Ci sono Murder Party ambientati in Scozia, in Egitto, nel
Far West, a Wall Street, nella Roma Imperiale. Ci sono quelli d’ azione e non
di intrigo, dove bisogna sfuggire a un serial killer. Ne esistono versioni
senza sangue e senza morti per le feste dei bambini. Ci sono i giochi di
comitato, dove ci si riunisce per prendere una decisione su un fatto senza
conoscere gli obiettivi segreti che sono stati fissati (chi ne ha indovinati di
più, vince). Ma anche i gialli classici, quelli con delitto, investigazione e
soluzione, possono essere rivissuti in più modi: acquistando un set che
fornisce trame e accessori come lettere, finti ritagli di giornale, atti
notarili. Oppure ci si prenota in alberghi che hanno segnalato la disponibilità
per thrilling week end, o ci si rivolge a una delle società che organizzano
cene con delitto.
Cosa si ottiene? Intanto, un copione, un gruppo di attori,
a volte i costumi. E poi un buon ventaglio di possibilità. C’ è la semplice
cena in due versioni: investigativa o investigativa-interpretativa. Nel primo
caso, un gruppo di attori interpreta i personaggi della vicenda e risponde alle
domande poste dai concorrenti. Nel secondo, tutti i presenti interpretano la
parte di un personaggio. Per chi ha tempo, la cena si trasforma in week end in
casali o castelli. A seconda della disponibilità del committente, si può
giocare in centocinquanta. Ma l’ uso più interessante dei Murder Party è quello
aziendale, a scopo di formazione. Dicono che cooperare alla soluzione di un
finto delitto migliori l’ integrazione, affini la leadership, riduca il
conflitto e annienti lo stress. Si chiama, a proposito "Training Aziendale
a mezzo Attività Rappresentative e Simulative", e sembra che funzioni.

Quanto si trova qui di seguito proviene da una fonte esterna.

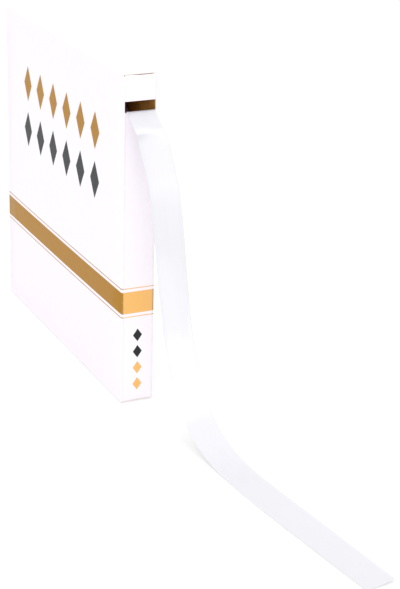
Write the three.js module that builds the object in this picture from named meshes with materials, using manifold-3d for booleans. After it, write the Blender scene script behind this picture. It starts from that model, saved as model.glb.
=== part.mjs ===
// A roll of white satin ribbon in a flat dispenser carton that stands on its narrow base.
// The ribbon rises off the front of the roll, bends over the lower lip of a slot in the narrow front,
// hangs down outside and runs out on the surface to its cut end.
//
// Millimetres, +Z up. The origin is the middle of the carton's base. +X points out of the narrow
// front, the way the ribbon leaves, and Y runs across the carton's thickness.

import * as THREE from 'three';
import { mergeVertices } from 'three/addons/utils/BufferGeometryUtils.js';
import Module from 'manifold-3d';

const wasm = await Module();
wasm.setup();

// The ribbon
const RIBBON_WIDTH = 15;
const ROLL_RADIUS = 82.5;
const ROLL_HOLE_RADIUS = 20;
const ROLL_RIM_BEVEL = 0.6;
const ROLL_FLAT_DEPTH = 0.4;
const ROLL_STEPS = 144;
const TAIL_THICKNESS = 1;
const TAIL_STEPS_PER_STATION = 5;
const RISE_STATIONS = 3;
const BEND_STATIONS = 2;
const LIP_LEAVING_ANGLE = 33;

// The carton
const DEPTH = 173;
const THICKNESS = 17.8;
const HEIGHT = 173;
const BOARD = 1;
const FOLD_RADIUS = 1.6;
const FOLD_STEPS = 5;
const GAP = 0.4;
const SLOT_LOW = 154;
const SLOT_HIGH = 159.7;
const SLOT_HALF_WIDTH = 8.2;
const DUST_FLAP_LENGTH = 14;
const TUCK_FLAP_HALF_LENGTH = 60;
const TUCK_FLAP_DEPTH = 3.4;

// Room between pieces, how far a joined piece reaches into its neighbour and a cut past the surface,
// and how near two points count as one.
const CLEARANCE = 0.3;
const LIP_CLEARANCE = 2.3;
const OVERLAP = 0.2;
const BEYOND = 5;
const MERGE_DISTANCE = 0.0001;

const FRONT = DEPTH / 2;
const INNER_DEPTH = DEPTH - 2 * BOARD;
const INNER_THICKNESS = THICKNESS - 2 * BOARD;
const ROLL_CENTRE_HEIGHT = BOARD + CLEARANCE + ROLL_RADIUS - ROLL_FLAT_DEPTH;

const whiteBoard = new THREE.MeshStandardMaterial({ color: 0xfaf6fa, roughness: 0.45, metalness: 0 });
const whiteSatin = new THREE.MeshStandardMaterial({ color: 0xf1f2f8, roughness: 0.3, metalness: 0 });

// Closed solid of a geometry, for cutting and joining.
function solidOf(geometry) {
  const bare = geometry.clone();
  bare.deleteAttribute('normal');
  bare.deleteAttribute('uv');
  const merged = mergeVertices(bare, MERGE_DISTANCE);
  return new wasm.Manifold(new wasm.Mesh({
    numProp: 3,
    vertProperties: new Float32Array(merged.attributes.position.array),
    triVerts: new Uint32Array(merged.index.array),
  }));
}

function geometryOf(solid) {
  const mesh = solid.getMesh();
  const geometry = new THREE.BufferGeometry();
  geometry.setAttribute('position', new THREE.BufferAttribute(new Float32Array(mesh.vertProperties), 3));
  geometry.setIndex(new THREE.BufferAttribute(new Uint32Array(mesh.triVerts), 1));
  geometry.computeVertexNormals();
  return geometry;
}

// Box between two corners.
function boxSolid(low, high) {
  const size = high.map((value, axis) => value - low[axis]);
  const geometry = new THREE.BoxGeometry(...size);
  geometry.translate(...high.map((value, axis) => (value + low[axis]) / 2));
  return solidOf(geometry);
}

// Upright block with rounded vertical corners, standing on z = 0.
function foldedBlock(length, width, height, radius) {
  const x = length / 2;
  const y = width / 2;
  const outline = new THREE.Shape();
  outline.absarc(x - radius, y - radius, radius, 0, Math.PI / 2);
  outline.absarc(-x + radius, y - radius, radius, Math.PI / 2, Math.PI);
  outline.absarc(-x + radius, -y + radius, radius, Math.PI, 1.5 * Math.PI);
  outline.absarc(x - radius, -y + radius, radius, 1.5 * Math.PI, 2 * Math.PI);
  return new THREE.ExtrudeGeometry(outline, { depth: height, bevelEnabled: false, curveSegments: FOLD_STEPS });
}

// The carton is one folded blank: walls, base and lid in one piece of board, hollow inside.
function cartonGeometry() {
  const innerX = INNER_DEPTH / 2;
  const innerY = INNER_THICKNESS / 2;
  const lidUnderside = HEIGHT - BOARD;
  const flapY = innerY - GAP;
  let carton = solidOf(foldedBlock(DEPTH, THICKNESS, HEIGHT, FOLD_RADIUS));
  carton = carton.subtract(boxSolid([-innerX, -innerY, BOARD], [innerX, innerY, lidUnderside]));

  // The slot that the ribbon comes out of.
  carton = carton.subtract(boxSolid(
    [innerX - OVERLAP, -SLOT_HALF_WIDTH, SLOT_LOW], [FRONT + BEYOND, SLOT_HALF_WIDTH, SLOT_HIGH]));

  // The lid hangs on the -Y face. Its other three edges, and the base's two short ones, are open joints.
  for (const end of [-1, 1]) {
    const [near, far] = [end * (innerX - OVERLAP), end * (FRONT + BEYOND)].sort((a, b) => a - b);
    carton = carton.subtract(boxSolid([near, -innerY, lidUnderside - GAP], [far, innerY, lidUnderside]));
    carton = carton.subtract(boxSolid([near, -innerY, BOARD], [far, innerY, BOARD + GAP]));
  }
  carton = carton.subtract(boxSolid(
    [-FRONT - BEYOND, flapY, lidUnderside - GAP], [FRONT + BEYOND, innerY, HEIGHT + BEYOND]));

  // Dust flaps fold in under the lid from the front and the back, and over the base.
  for (const end of [-1, 1]) {
    const root = end * (innerX + OVERLAP);
    const tip = end * (innerX - DUST_FLAP_LENGTH);
    const [near, far] = [root, tip].sort((a, b) => a - b);
    for (const top of [lidUnderside - GAP, 2 * BOARD + GAP]) {
      carton = carton.add(boxSolid([near, -flapY, top - BOARD], [far, flapY, top]));
    }
  }

  // The lid's tuck flap goes down inside the +Y face.
  carton = carton.add(boxSolid(
    [-TUCK_FLAP_HALF_LENGTH, flapY - BOARD, lidUnderside - TUCK_FLAP_DEPTH],
    [TUCK_FLAP_HALF_LENGTH, flapY, lidUnderside + OVERLAP]));
  return geometryOf(carton);
}

// The wound roll: a ring whose turns lie flush, with its axis along Y.
function rollGeometry() {
  const half = RIBBON_WIDTH / 2;
  const profile = [
    [ROLL_HOLE_RADIUS, -half],
    [ROLL_RADIUS - ROLL_RIM_BEVEL, -half],
    [ROLL_RADIUS, -half + ROLL_RIM_BEVEL],
    [ROLL_RADIUS, half - ROLL_RIM_BEVEL],
    [ROLL_RADIUS - ROLL_RIM_BEVEL, half],
    [ROLL_HOLE_RADIUS, half],
    [ROLL_HOLE_RADIUS, -half],
  ].map(([radius, along]) => new THREE.Vector2(radius, along));
  const ring = solidOf(new THREE.LatheGeometry(profile, ROLL_STEPS));
  const flatHeight = -ROLL_RADIUS + ROLL_FLAT_DEPTH;
  const reach = ROLL_RADIUS + BEYOND;
  return geometryOf(ring.subtract(boxSolid([-reach, -RIBBON_WIDTH, -reach], [reach, RIBBON_WIDTH, flatHeight])));
}

// Where the loose end lies, one row for each station: its middle, and how far its +Y edge is turned
// up or forward, in degrees. Forward is measured from the carton's front face. A row with no height
// lies on the surface, on its lower edge.
const TAIL_STATIONS = [
  { forward: 4.8, sideways: 0.9, height: 152, turn: 1 },
  { forward: 7.4, sideways: 2.2, height: 145.8, turn: 3 },
  { forward: 10.9, sideways: 4.1, height: 135.6, turn: 6 },
  { forward: 14.2, sideways: 5.6, height: 124, turn: 8 },
  { forward: 17, sideways: 6.8, height: 110, turn: 10 },
  { forward: 19.3, sideways: 7.9, height: 95, turn: 11 },
  { forward: 21.8, sideways: 8.4, height: 79.5, turn: 9.5 },
  { forward: 25, sideways: 8.8, height: 64.5, turn: 6.5 },
  { forward: 29.3, sideways: 9, height: 49, turn: 2.5 },
  { forward: 35.7, sideways: 9.2, height: 35, turn: 0.5 },
  { forward: 44.5, sideways: 9.4, height: 22.2, turn: 1 },
  { forward: 56, sideways: 9.7, height: 12, turn: 4 },
  { forward: 65.5, sideways: 10.1, height: 7, turn: 6.5 },
  { forward: 76, sideways: 10.6, height: 3.7, turn: 7.5 },
  { forward: 86, sideways: 11.1, height: 2.1, turn: 7 },
  { forward: 96, sideways: 11.7, turn: 7 },
  { forward: 114, sideways: 12.9, turn: 7.5 },
  { forward: 136, sideways: 14.8, turn: 8.5 },
  { forward: 160, sideways: 17.5, turn: 7.5 },
  { forward: 184, sideways: 20.1, turn: 6 },
  { forward: 207.5, sideways: 22.8, turn: 5 },
];

function heightOf(row) {
  const turn = THREE.MathUtils.degToRad(row.turn);
  return row.height ?? (RIBBON_WIDTH / 2) * Math.sin(turn) + (TAIL_THICKNESS / 2) * Math.cos(turn);
}

// The hidden stretch rises off the front of the roll, close behind the carton's narrow front, and
// bends over the slot's lower lip, round its inner edge first and then round its outer edge.
function hiddenStations() {
  const { lerp, degToRad } = THREE.MathUtils;
  const bendRadius = LIP_CLEARANCE + TAIL_THICKNESS / 2;
  const offRoll = ROLL_RADIUS + CLEARANCE + TAIL_THICKNESS / 2 - FRONT;
  const behindLip = -BOARD - bendRadius;
  const stations = [];
  for (let index = 0; index < RISE_STATIONS; index += 1) {
    const share = index / RISE_STATIONS;
    stations.push({ forward: lerp(offRoll, behindLip, share), height: lerp(ROLL_CENTRE_HEIGHT, SLOT_LOW, share) });
  }
  const bends = [
    { edge: -BOARD, from: 180, to: 90 },
    { edge: 0, from: 90, to: LIP_LEAVING_ANGLE },
  ];
  for (const { edge, from, to } of bends) {
    for (let index = 0; index <= BEND_STATIONS; index += 1) {
      const angle = degToRad(lerp(from, to, index / BEND_STATIONS));
      stations.push({
        forward: edge + bendRadius * Math.cos(angle),
        height: SLOT_LOW + bendRadius * Math.sin(angle),
      });
    }
  }
  return stations.map((station) => ({ ...station, sideways: 0, turn: 0 }));
}

// The flat ribbon is laid along its stations: each point of a long thin box is carried from its place
// along, across and through the ribbon to where it lies.
function tailGeometry() {
  const stations = [...hiddenStations(), ...TAIL_STATIONS];
  const middle = new THREE.CatmullRomCurve3(
    stations.map((row) => new THREE.Vector3(FRONT + row.forward, row.sideways, heightOf(row))), false, 'centripetal');
  const turns = new THREE.SplineCurve(stations.map((row, index) => new THREE.Vector2(index, row.turn)));
  const length = middle.getLength();
  const steps = TAIL_STEPS_PER_STATION * (stations.length - 1);
  const ribbon = new THREE.BoxGeometry(length, RIBBON_WIDTH, TAIL_THICKNESS, steps, 1, 1);
  const across = new THREE.Vector3(0, 1, 0);
  const points = ribbon.attributes.position;
  for (let index = 0; index < points.count; index += 1) {
    const along = THREE.MathUtils.clamp(points.getX(index) / length + 0.5, 0, 1);
    const tangent = middle.getTangent(along);
    const side = across.clone().addScaledVector(tangent, -across.dot(tangent)).normalize();
    side.applyAxisAngle(tangent, THREE.MathUtils.degToRad(turns.getPoint(along).y));
    const up = new THREE.Vector3().crossVectors(tangent, side);
    const place = middle.getPoint(along)
      .addScaledVector(side, points.getY(index))
      .addScaledVector(up, points.getZ(index));
    points.setXYZ(index, place.x, place.y, Math.max(place.z, 0));
  }
  return ribbon;
}

function part(name, geometry, material) {
  const mesh = new THREE.Mesh(geometry, material);
  mesh.name = name;
  return mesh;
}

const dispenser = new THREE.Group();
dispenser.add(part('carton', cartonGeometry(), whiteBoard));

const roll = part('ribbon_roll', rollGeometry(), whiteSatin);
roll.position.z = ROLL_CENTRE_HEIGHT;
dispenser.add(roll);

dispenser.add(part('ribbon_tail', tailGeometry(), whiteSatin));

export default dispenser;
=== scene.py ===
# %% [markdown]
# A roll of white satin ribbon in the flat carton that it is sold in and pulled from. The carton stands
# on its narrow base, and the ribbon comes out of a slot near the top of the narrow front. The solids of
# the part are loaded first as a fixed frame. Every piece made here takes its size and place from them.

# %% Load the frame
import math
import random
from bisect import bisect_right

import bmesh
import bpy
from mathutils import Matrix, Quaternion, Vector


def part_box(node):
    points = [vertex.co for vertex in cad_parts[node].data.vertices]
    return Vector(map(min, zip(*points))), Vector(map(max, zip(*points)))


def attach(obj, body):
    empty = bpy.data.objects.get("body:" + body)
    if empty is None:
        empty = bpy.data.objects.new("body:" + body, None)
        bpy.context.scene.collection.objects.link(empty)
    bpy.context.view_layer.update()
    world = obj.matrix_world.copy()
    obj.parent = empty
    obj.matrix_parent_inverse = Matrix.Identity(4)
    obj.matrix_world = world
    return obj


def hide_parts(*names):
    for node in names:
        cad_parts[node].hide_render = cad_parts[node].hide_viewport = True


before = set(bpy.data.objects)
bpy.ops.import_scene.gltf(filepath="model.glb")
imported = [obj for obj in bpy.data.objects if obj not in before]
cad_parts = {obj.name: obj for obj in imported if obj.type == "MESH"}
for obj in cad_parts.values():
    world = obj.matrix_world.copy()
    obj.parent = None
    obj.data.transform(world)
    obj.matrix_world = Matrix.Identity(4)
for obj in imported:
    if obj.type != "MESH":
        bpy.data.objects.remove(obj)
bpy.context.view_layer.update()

MM = 0.001
carton_low, carton_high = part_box("carton")
DEPTH, THICKNESS, HEIGHT = [side / MM for side in carton_high - carton_low]
FRONT = DEPTH / 2
SIDE = THICKNESS / 2
MIDDLE = HEIGHT / 2

# %% [markdown]
# The camera comes first, so that every later choice can be judged in the photograph's own view. It was
# found from the carton's corners: it stands low in front of the narrow face and looks along the carton.
# It could stand nearer with a wider lens, but a long lens from 84 cm away keeps the upright edges almost
# parallel, as they are there, and needs no shift.

# %% Camera
IMAGE_HEIGHT = 589
FOCAL_PIXELS = 1684.5
SENSOR_WIDTH = 36
CAMERA_AZIMUTH = math.radians(64.41)
CAMERA_ELEVATION = math.radians(21.28)
CAMERA_ROLL = math.radians(1.57)
CAMERA_DISTANCE = 839.8 * MM
LOOK_AT = Vector((108.1, 24.3, 63.5)) * MM
NEAREST_SEEN = 0.01
FARTHEST_SEEN = 50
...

Ciao Loredana. Volevo solo dirti che sei molto carina sulla foto -;)
Peccato sia quella del giorno della prima comunione:- )
P.S. Nel mio blog il bando del “PREMIO LUCIO ANGELINI”, riservato a tutti i comuni italiani.
Io non lo conoscevo, ma una mia amica, che per un periodo di tempo è entrata a far parte del suo “mondo”, me ne parlava come un personaggio incredibile, continuamente alle prese con giochi ed esercizi di logica… peccato non essere mai riuscito ad assporare l’atmosfera di un Murder Party!
Saluti D
Diego, grazie per il messaggio e soprattutto per essere rientrato in topic.
Almeno in questo post, per la miseria.
Scoprire attraverso la rete che un amico non c’è più è un’esperienza agghiacciante. Navighi, esplori, cazzeggi… E d’un tratto ti geli. Remo se n’è andato. Era un amico, abbiamo lavorato e scritto insieme, ci siamo divertiti nel mettere su, insieme anche ad Antonello, trame inverosimili ma divertenti… Remo è stato e resta un maestro inarrivabile, ma soprattutto un vero signore. Mi mancherà, mancherà a tutti noi il suo genio.